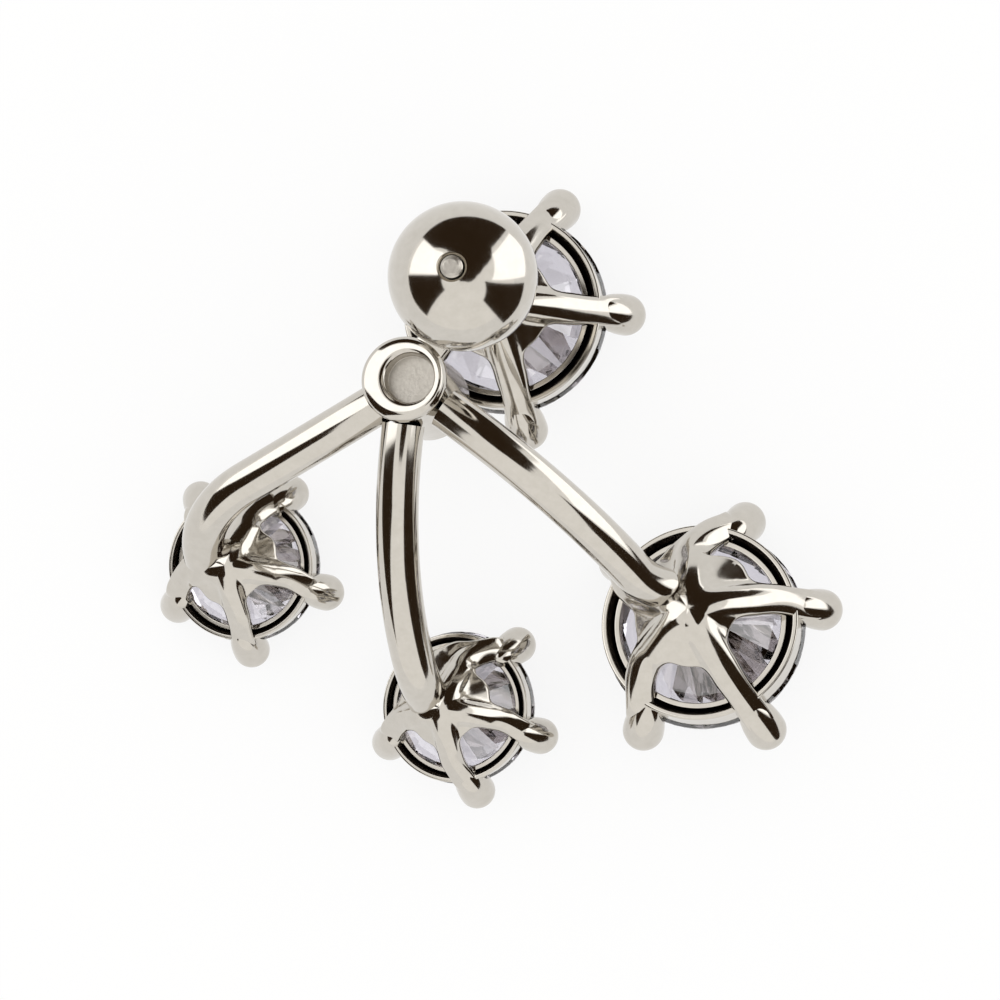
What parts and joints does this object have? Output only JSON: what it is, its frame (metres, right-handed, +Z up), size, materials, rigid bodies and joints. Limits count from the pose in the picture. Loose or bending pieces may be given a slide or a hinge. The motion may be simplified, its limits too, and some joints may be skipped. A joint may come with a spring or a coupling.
{
  "type": "cluster earring",
  "caption": "Cluster earring: a claw-set round stone on an ear post, a jacket with round stones set on curved wires that hangs on the post, and a ball back.",
  "frame": {"origin": "on the surface that the earring lies on, under the centre of its box", "axes": "+Z up from the surface towards the backs of the stones, +X towards the large drop, +Y from the drops towards the stud"},
  "size_m": [0.0272, 0.0244, 0.0164],
  "materials": {
    "silver": "polished white metal",
    "clear_stone": "cut and polished, clear"
  },
  "bodies": {
    "stud": {"stud_setting": "silver", "stud_stone": "clear_stone"},
    "jacket": {"jacket_frame": "silver", "large_stone": "clear_stone", "middle_stone": "clear_stone", "side_stone": "clear_stone"},
    "ball": {"ball_back": "silver"}
  },
  "joints": [
    {"name": "jacket_turn", "type": "hinge", "parent": "stud", "child": "jacket", "pos_m": [0.00005, 0.00832, 0.00944], "axis": [-0.0634, 0.1342, 0.9889], "continuous": true},
    {"name": "ball_slide", "type": "slide", "parent": "stud", "child": "ball", "axis": [-0.0634, 0.1342, 0.9889], "range_m": [0, 0.008]}
  ]
}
=====
> **Instructions for the task**: Write the complete data out, exactly as above.

> **Answer in full**:
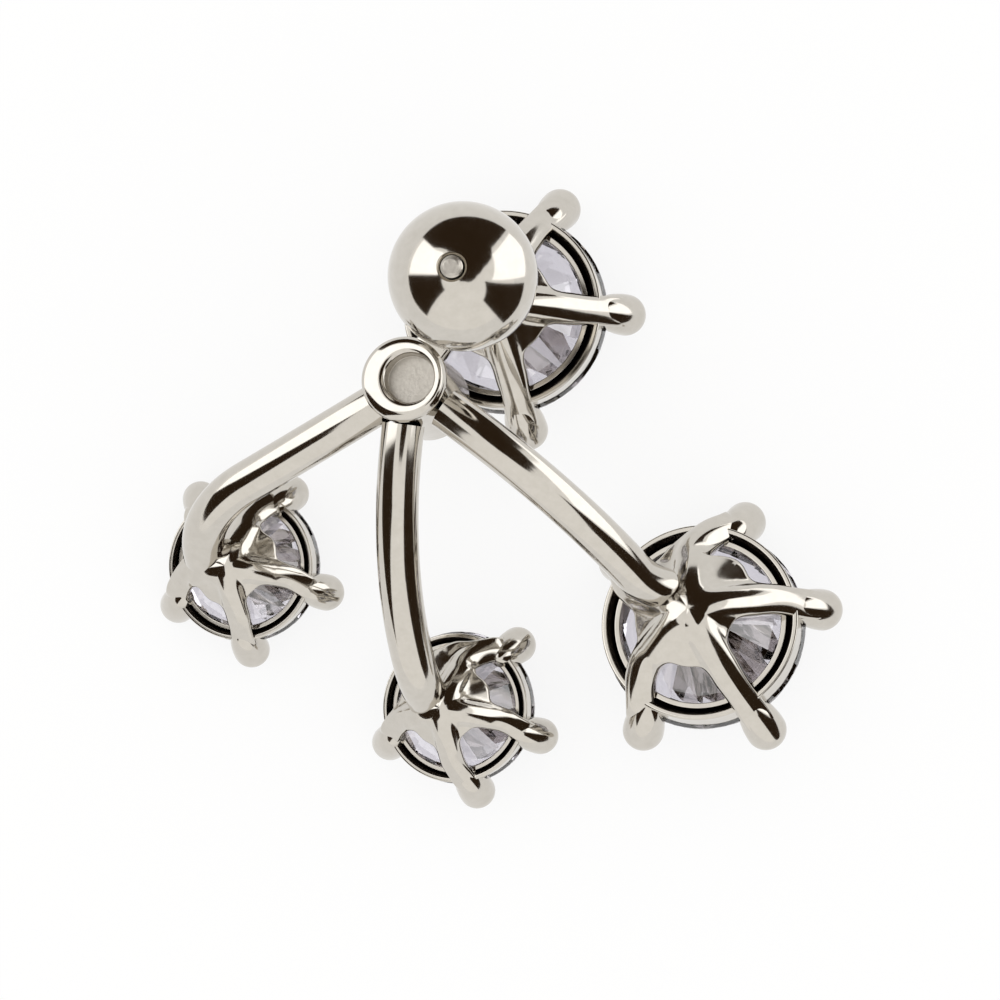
What parts and joints does this object have? Output only JSON: what it is, its frame (metres, right-handed, +Z up), size, materials, rigid bodies and joints. Limits count from the pose in the picture. Loose or bending pieces may be given a slide or a hinge. The motion may be simplified, its limits too, and some joints may be skipped. A joint may come with a spring or a coupling.
{
  "type": "cluster earring",
  "caption": "Cluster earring: a claw-set round stone on an ear post, a jacket with round stones set on curved wires that hangs on the post, and a ball back.",
  "frame": {"origin": "on the surface that the earring lies on, under the centre of its box", "axes": "+Z up from the surface towards the backs of the stones, +X towards the large drop, +Y from the drops towards the stud"},
  "size_m": [0.0272, 0.0244, 0.0164],
  "materials": {
    "silver": "polished white metal",
    "clear_stone": "cut and polished, clear"
  },
  "bodies": {
    "stud": {"stud_setting": "silver", "stud_stone": "clear_stone"},
    "jacket": {"jacket_frame": "silver", "large_stone": "clear_stone", "middle_stone": "clear_stone", "side_stone": "clear_stone"},
    "ball": {"ball_back": "silver"}
  },
  "joints": [
    {"name": "jacket_turn", "type": "hinge", "parent": "stud", "child": "jacket", "pos_m": [0.00005, 0.00832, 0.00944], "axis": [-0.0634, 0.1342, 0.9889], "continuous": true},
    {"name": "ball_slide", "type": "slide", "parent": "stud", "child": "ball", "axis": [-0.0634, 0.1342, 0.9889], "range_m": [0, 0.008]}
  ]
}